Dans le monde entier, on a manifesté pour Gaza, à Alger, cela est resté interdit. Ceux qui voulaient dire la solidarité et la colère des Algériens ont été invités à aller en salle? avec Sidi Saïd et Louisa Hanoune. Alger, hormis pour le football - les fans du MCA, d'El Harrach ou du Nahd n'ayant pas tendance à attendre des autorisations pour s'exprimer -, reste sous l'interdit décrété après la marche des arouchs. Rien ne doit troubler le ronron et les vacances de l'après-élection présidentielle. Les opposants, confinés dans des espaces clos quand ils ont une «autorisation», en sont réduits à attendre l'étincelle annonciatrice d'un clash au sein du régime? Que rien n'annonce.
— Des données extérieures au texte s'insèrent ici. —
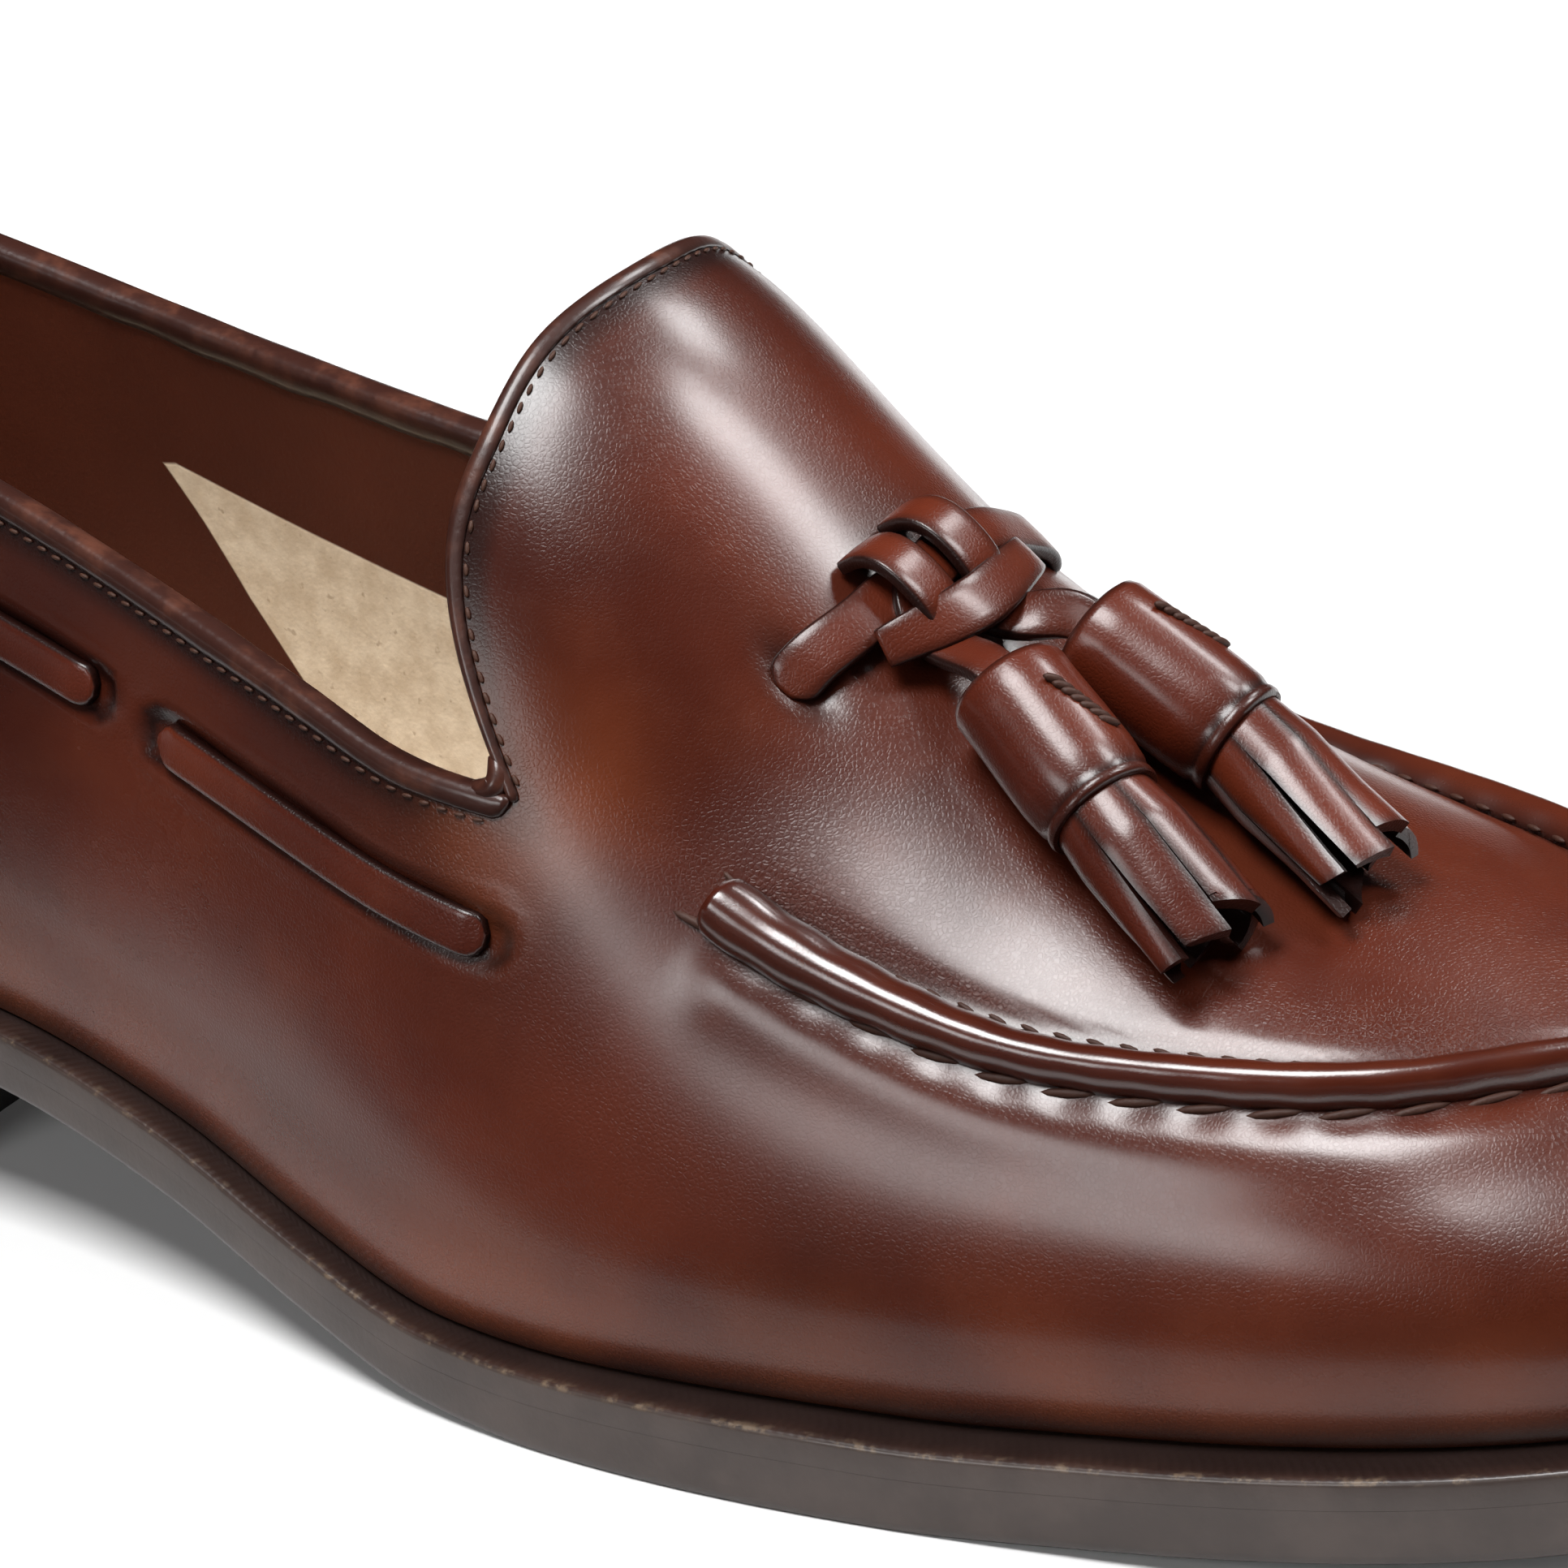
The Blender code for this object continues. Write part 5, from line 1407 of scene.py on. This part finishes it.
# %% [markdown]
# ## Tassels
# A tassel is a strip of leather cut into a fringe and rolled up on the lace end. The uncut
# part is the barrel, sewn with a short bar of thread, and the cut strips fall from it. A flat
# sheet could be cut and rolled. Each strip is made in its place here, and random draws give it
# a length, a lean and a lift of its own.

# %% Sizes of the tassels
TASSELS = {
    "tassel": ["lateral", "medial"],
    "top": [(0.6607, -0.100), (0.6663, 0.010)],
    "end": [(0.7083, -0.141), (0.7230, 0.010)],
    "tip": [(0.7640, -0.186), (0.7870, -0.033)],
}
TASSEL_RADIUS = 6.2 * MM
TASSEL_LIFT = 6.7
TIP_LIFT = 4.0
STRIPS = 7
STRIP_THICKNESS = 1.35 * MM
BAR_DOWN = 8.2 * MM
BAR_THREAD = {"pitch": 0.95 * MM, "length": 2.5 * MM, "thickness": 0.95 * MM, "slant": 0.55}
BARREL_LENGTH = 19.0
# Pairs of a distance down the barrel and a share of its radius.
BARREL_PROFILE = [
    (0.5, 0.25), (0.1, 0.30), (0.0, 0.42), (-0.2, 0.60), (0.0, 0.84), (0.35, 0.95), (1.2, 1.0),
    (4.0, 1.0), (9.0, 1.015), (14.0, 1.03), (16.6, 1.0), (17.6, 0.96), (18.0, 0.99), (18.6, 1.0),
    (19.0, 0.97), (19.1, 0.90), (18.6, 0.82), (16.0, 0.80),
]
# BARREL_SHADES paint the barrel darker at its closed top, and in the groove and inside of the lip as painted
# shade.
BARREL_SHADES = {
    "down": [-1, 0.2, 1.2, 14, 16.5, 17.6, 18.4, 19.2],
    "burnish": [1, 0.95, 0.05, 0, 0.25, 0.9, 0.35, 0.95],
}
print("strips of a fringe:", STRIPS)

# %% Barrel
def tassel_axes(top, end, tip):
    """Where a tassel's barrel starts and ends, where its tips lie, and its three directions."""
    lifts = (TASSEL_LIFT, TASSEL_LIFT, TIP_LIFT)
    (top_at, _), (end_at, normal), (tip_at, _) = (over(*at, lift) for at, lift in zip((top, end, tip), lifts))
    axis = unit(end_at - top_at)
    side = unit(np.cross(axis, normal))
    return top_at, end_at, tip_at, axis, side, np.cross(side, axis)


def barrel(name, top, end, axis, side, rise):
    """The rolled barrel with its closed top and the lip over the fringe."""
    length = np.linalg.norm(end - top)
    turns = np.linspace(0, 2 * math.pi, 56, endpoint=False)
    rings = []
    for z, r in BARREL_PROFILE:
        spiral = 1 + 0.012 * np.sin(turns * 2 + z)
        radius = TASSEL_RADIUS * r * spiral
        centre = top + axis * (z / BARREL_LENGTH * length)
        round_it = side * np.cos(turns)[:, None] + rise * np.sin(turns)[:, None]
        rings.append(centre + round_it * radius[:, None])
    shades = np.interp([z for z, _ in BARREL_PROFILE], BARREL_SHADES["down"], BARREL_SHADES["burnish"])
    faces = tube_faces(len(BARREL_PROFILE), len(turns))
    return add_mesh(name, rings, faces, BARREL, {"burnish": np.repeat(shades, len(turns))})


BARREL = calf("calf_tassel", 0.0, 0.9, 1.1, -0.35)
print("finish:", BARREL.name)

# %% Fringe
def fringe(name, end, tip, side, rise, rng):
    """Cut strips round the axis, flattening and parting towards their tips."""
    rows, columns = 22, 7
    down = tip - end
    points, faces, burn, start = [], [], [], 0
    for k in range(STRIPS):
        middle = 2 * math.pi * (k + 0.25) / STRIPS
        long = 1 - rng.uniform(0.0, 0.12)
        lean = rng.uniform(-0.10, 0.10)
        lift = rng.uniform(-0.05, 0.12)
        t = np.linspace(-0.06, 1, rows)[:, None]
        half = (math.pi / STRIPS) * (1.03 - 0.13 * np.clip(t, 0, 1) ** 0.8)
        angle = middle + lean * t ** 2 + half * np.linspace(-1, 1, columns)[None, :]
        cut = 1 + (0.05 + rng.uniform(-0.03, 0.05)) * np.linspace(-1, 1, columns)[None, :] * (t > 0.9)
        spread_out = np.interp(t, [0, 0.25, 0.6, 1], [0.87, 0.98, 1.04, 1.06 + lift])
        flat = np.interp(t, [0, 0.3, 0.7, 1], [0.87, 0.90, 0.74, 0.60 + lift])
        shells = []
        for inset in (0.0, STRIP_THICKNESS / TASSEL_RADIUS):
            curl = 1 - 0.25 * (angle - middle) ** 2 * t
            across = side * (np.cos(angle) * (spread_out - inset) * curl)[..., None]
            upward = rise * (np.sin(angle) * (flat - inset) * curl)[..., None]
            shells.append(end + down * (t * long * cut)[..., None] + (across + upward) * TASSEL_RADIUS)
        block = np.concatenate([shells[0], shells[1][:, ::-1]], axis=1)
        around = block.shape[1]
        faces += tube_faces(rows, around, start)
        # Each strip's inner face is painted near black, as its flesh side and as painted shade inside the
        # tassel; its cut edges and tips are inked darker.
        outer = np.abs(np.linspace(-1, 1, columns)) ** 6 * 0.9
        shade = np.concatenate([outer, np.ones(columns)])
        ends = np.clip((t[:, 0] - 0.9) / 0.1, 0, 1) ** 2 * 0.6
        burn.append(np.clip(shade[None, :] + ends[:, None], 0, 1).ravel())
        points.append(block.reshape(-1, 3))
        start += rows * around
    return add_mesh(name, np.concatenate(points), faces, BARREL, {"burnish": np.concatenate(burn)})


print("two walls a strip,", round(STRIP_THICKNESS / MM, 2), "mm apart")

# %% Make both tassels
def joined(name, parts):
    """Several meshes as one object in place."""
    with bpy.context.temp_override(active_object=parts[0], selected_editable_objects=parts,
                                   selected_objects=parts, object=parts[0]):
        bpy.ops.object.join()
    parts[0].name = name
    return parts[0]


rng = np.random.default_rng(11)
stem_ends = {}
tassels = {}
for name, top, end, tip in zip(*TASSELS.values()):
    top_at, end_at, tip_at, axis, side, rise = tassel_axes(top, end, tip)
    body = turned_out(barrel(f"tassel_{name}_barrel", top_at, end_at, axis, side, rise), CREASE)
    strips = turned_out(fringe(f"tassel_{name}_fringe", end_at, tip_at, side, rise, rng), CREASE)
    tassels[name] = joined(f"tassel_{name}_leather", [body, strips])
    finished(tassels[name], "calf", f"tassel_{name}")
    stem_ends[name] = (top_at, axis, side, rise)
    middle = top_at + axis * BAR_DOWN
    line = np.array([middle + (axis * (u * 3.0) + side * (v * 2.0)) * MM for u, v in ((-1, 0.9), (1, -0.6))])
    radial = unit(rise * 0.9 - side * 0.42)
    line = line - radial * ((line - middle) @ radial)[:, None] + radial * (TASSEL_RADIUS * 1.02)
    line, = spread(line, 0.5 * MM)
    sew(f"tassel_{name}_bar", line, np.tile(radial, (len(line), 1)), **BAR_THREAD,
                     finish=WAXED)
print("tassels:", ", ".join(tassels))

# %% [markdown] ## Two halves of the front lace On the shoe one lace crosses the vamp. It is
# built as two halves, each from its slot through the knot to a tassel, because each half
# hangs its own tassel.

# %% Two halves of the front lace
LACE_HALVES = {
    "medial": {
        "along": [0.6075, 0.6100, 0.6170, 0.6200, 0.6260, 0.6340, 0.6420],
        "side": [-0.205, -0.180, -0.118, -0.068, -0.036, -0.022, -0.016],
        "lift": [-1.0, 0.6, 1.7, 1.7, 1.6, 1.7, 2.0],
    },
    "lateral": {
        "along": [0.6190, 0.6200, 0.6210, 0.6210, 0.6215, 0.6260, 0.6340],
        "side": [0.185, 0.165, 0.118, 0.050, -0.030, -0.072, -0.084],
        "lift": [-1.0, 0.8, 1.6, 2.6, 3.0, 2.8, 2.3],
    },
}
for name, table in LACE_HALVES.items():
    top_at, axis, side, rise = stem_ends[name]
    points, lifts = over(*(np.array(table[c]) for c in ("along", "side", "lift")))
    face = rise if name == "lateral" else unit(side * 0.9 + rise * 0.5)
    points = np.concatenate([points, [top_at - axis * (1.5 * MM), top_at + axis * (1.0 * MM)]])
    lifts = np.concatenate([lifts, [face, face]])
    run = along_lengths(points)
    t = np.linspace(0, run[-1], 80)
    path = np.stack([natural_spline(run, points[:, k])(t) for k in range(3)], 1)
    lifts = unit(np.stack([natural_spline(run, lifts[:, k])(t) for k in range(3)], 1))
    from_slot = np.linspace(0, run[-1], 120)
    widths = np.interp(from_slot, [0, run[-1] / 2, run[-1]], [1.12, 1.05, 0.9])
    half = strap(f"front_lace_to_{name}", path, -across_path(path, lifts), STRAP_WIDTH,
                 rounded(from_slot, 2.0 * MM, 0.1536) * widths)
    finished(half, "calf", "front_lace", f"lace_end_{name}")
    print(f"lace to the {name} tassel:", round(along_lengths(path)[-1] * 1000, 1), "mm")
knot = joined("lace_knot_leather", knot_parts)
finished(knot, "calf", "lace_knot")
print("knot:", len(knot.data.polygons), "faces")

# %% [markdown]
# ## Sole edge, welt and heel
# The edges are trimmed, inked and waxed. The top of the welt is pressed with a fine wheel,
# and its outer corner is worn to a pale broken line. Blocks could be bevelled. Rings of points
# at chosen insets and heights round the edges as wanted and follow the sole's own outline.

# %% Sole finishes
def edge_finish(name, colour, pale, layers=0.0):
    """Inked and waxed leather, with the lines of a heel's layers where their height is given."""
    f = Finish(name, Specular_IOR_Level=0.4)
    where = f.node("TexCoord", 3)
    cloud = f.noise(where, 90.0, 4.0, 0.6)
    fine = f.noise(where, 1400.0, 3.0)
    base = f.mix(f.step(cloud, 0.35, 0.7), colour, pale)
    if layers:
        wave = (f.node("SeparateXYZ", 2, None, Vector=where) * (2 * math.pi / layers)).math("SINE")
        base = f.mix(f.step(wave, 0.90, 0.99) * 0.8, base, (0.01, 0.006, 0.004))
    worn = f.step(f.noise(where, 420.0, 4.0, 0.7), 0.5, 0.66) * f.attribute("worn")
    base = f.mix(worn, base, (0.20, 0.14, 0.09))
    base = f.mix(f.attribute("burnish"), base, (0.012, 0.006, 0.005))
    ridges = (f.attribute("run") * (2 * math.pi / (1.1 * MM))).math("SINE") * f.attribute("wheel")
    return f.set(Base_Color=base, Roughness=cloud * 0.15 + 0.34,
                 Normal=f.bump(fine * 0.4 + ridges * 1.2, 0.35, 0.00025), Coat_Weight=0.15)


EDGE = edge_finish("sole_edge", (0.035, 0.023, 0.019), (0.054, 0.037, 0.031))
WELT = edge_finish("welt_leather", (0.018, 0.008, 0.006), (0.036, 0.016, 0.011))
STACK = edge_finish("heel_leather", (0.045, 0.026, 0.020), (0.065, 0.040, 0.030), 4.4 * MM)
RUBBER = edge_finish("heel_rubber", (0.016, 0.013, 0.012), (0.024, 0.020, 0.018))
print("finishes:", EDGE.name, WELT.name, STACK.name, RUBBER.name)

# %% Rings of the sole
RING_POINTS = 420


def outline_ring(back_x, front_x, inset, half=sole_half):
    """A closed outline drawn in by an inset, as distance and side arrays."""
    turn = np.linspace(0, math.pi, RING_POINTS // 2 + 1)
    xs, ys = [], []
    for side, order in (("lateral", slice(None)), ("medial", slice(-2, 0, -1))):
        t = turn[order]
        xs.append(back_x + inset + (front_x - back_x - 2 * inset) * (1 - np.cos(t)) / 2)
        ys.append(inset_half(half(t, side), t, inset) * SIDES[side])
    return np.concatenate(xs), np.concatenate(ys)


def ring_mesh(name, rings, finish, shades, worn=None, wheel=None, plate=False):
    """A closed body through closed rings of points, or a rim whose last ring meets its first."""
    rings = np.array(rings)
    rows, columns = rings.shape[:2]
    faces = grid_faces(rows, columns, close_rows=not plate, close_columns=True)
    if plate:
        for start in (0, (rows - 1) * columns):
            for i in range(columns // 2):
                corners = [start + i, start + i + 1, start + (columns - i - 1) % columns,
                           start + (columns - i) % columns]
                faces.append(list(dict.fromkeys(corners)))
    run = along_lengths(rings[0])
    none = [0] * rows
    values = {"burnish": np.repeat(shades, columns), "run": np.tile(run, rows),
              "worn": np.repeat(worn or none, columns), "wheel": np.repeat(wheel or none, columns)}
    return turned_out(add_mesh(name, rings, faces, finish, values), CREASE)


def at_height(x, y, z):
    """Points of an outline at given heights, measured from the part's own origin."""
    return np.stack([x - HEEL_SEAT, y, z], 1)


print("points of an outline:", len(outline_ring(0, SHOE_LENGTH, 0)[0]))

# %% Outsole
# Pairs of an inset in millimetres and a share of the outsole's thickness, from the tread up.
rings = []
rows = [(6.0, 0.0), (1.2, 0.0), (0.4, 0.0), (0.1, 0.06), (0.0, 0.2), (0.0, 0.7), (0.0, 1.0), (3.0, 1.0)]
for inset, level in rows:
    x, y = outline_ring(0, SHOE_LENGTH, inset * MM)
    low, high = sole_bottom(x), outsole_top(x)
    rings.append(at_height(x, y, low + (high - low) * level))
outsole = ring_mesh("outsole_leather", rings, EDGE, [0.2, 0.4, 0.6, 0.3, 0, 0, 0, 0], plate=True)
finished(outsole, "edge", "outsole")
print("outsole:", len(outsole.data.polygons), "faces")

# %% Welt
# Each row: inset from the sole's outline, or None and an inset from the feather line, and a level.
feather = (UPPER_BACK, UPPER_FRONT)
rows = [(None, 2.4, 0.0), (0.0, 0, 0.0), (0.0, 0, 0.12), (0.0, 0, 0.80), (0.12, 0, 0.94), (0.45, 0, 1.0),
        (1.4, 0, 1.0), (3.0, 0, 0.94), (None, 0.2, 0.98), (None, 2.4, 0.98)]
rings = []
for inset, inner, level in rows:
    if inset is None:
        x, y = outline_ring(*feather, inner * MM, half=feather_half)
    else:
        x, y = outline_ring(0, SHOE_LENGTH, inset * MM)
    low, high = outsole_top(x) + 0.02 * MM, welt_top(x)
    rings.append(at_height(x, y, low + (high - low) * level))
# The welt's top is painted darker towards the upper, as painted shade in the crease.
welt = ring_mesh("welt_rim", rings, WELT, [0, 0, 0, 0, 0.1, 0.1, 0.4, 0.8, 1, 1],
                 worn=[0, 0, 0, 0, 0.7, 0.4, 0, 0, 0, 0], wheel=[0, 0, 0, 0, 0, 0.1, 0.35, 0.1, 0, 0])
welt.data.materials.append(EDGE)
for face in welt.data.polygons:
    face.material_index = int(abs(face.normal.z) < 0.6)
finished(welt, "edge", "welt")
print("welt:", len(welt.data.polygons), "faces")

# %% [markdown]
# ## Pieces that keep the CAD form
# Heel stack, top piece and insole are plain enough as the CAD model has them. They could be
# modelled again, but nothing would be won, so they only get their finishes.

# %% Finishes of heel and insole
for node, finish in (("heel_stack", STACK), ("top_piece", RUBBER), ("insole", LINING)):
    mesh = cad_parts[node].data
    mesh.materials.clear()
    mesh.materials.append(finish)
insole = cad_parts["insole"].data
write(insole, "pale", np.full(len(insole.vertices), 1.0))
print("insole points with the undyed finish:", len(insole.vertices))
Car, il est évident que si l'Algérie n'est pas entrée dans une transition vertueuse, le régime mène, en interne, sa propre mise à jour. La seule négociation politique qui existe en Algérie est celle qui existe entre les détenteurs du pouvoir. Aucun changement majeur n'a été annoncé après la présidentielle, le général Toufik est toujours en place, Amar Saadani aussi. Décodé, cela indique qu'on négocie encore un nouveau «consensus» interne, entre soi, sans les autres, c'est-à-dire les Algériens, à qui on sert la rengaine des institutions qui «fonctionnent». D'un pays stable «qui exporte la stabilité», pour reprendre la dernière trouvaille de notre brillant ministre des Affaires étrangères.

Vu sous cet angle, plutôt déprimant, le FFS semble bien prêcher dans le désert en essayant de faire bouger les lignes alors que le système ne montre aucune disponibilité à bouger. Pourquoi le FFS s'entête-t-il à appeler à un consensus pour le changement que le régime ne veut pas et combat ? Il a pour lui les arguments, faussement lointains, que la gestion rentière n'a pas d'avenir même si on croit avoir trouvé le graal avec le gaz de schiste. Il a pour lui ce qui se passe dans une région en plein tourment, où la cause première des crises est l'autoritarisme et les changements constamment entravés et reportés. Et là, il suffit d'ouvrir les yeux pour observer comment des pouvoirs, arcboutés dans le statuquo et le rejet d'une citoyenneté pleine à exercer autant qu'à apprendre, n'ont rien vu venir. Pour le malheur de leurs pays et de leurs peuples.

Le FFS fait le pari, presque impossible, que les tenants du régime puissent transcender leurs intérêts immédiats pour s'inscrire dans une démarche vertueuse de rendre le pays à ses citoyens pour le protéger. Et se protéger. C'est une vision qui relève d'une autre culture que celle qui est enracinée au sein du système. Les responsables du FFS semblent tellement inquiets de l'autisme des tenants du système qu'ils ont décidé de prendre les risques de sortir du « ni-ni» qui, on a appris à le savoir, est plus confortable que la recherche de solution.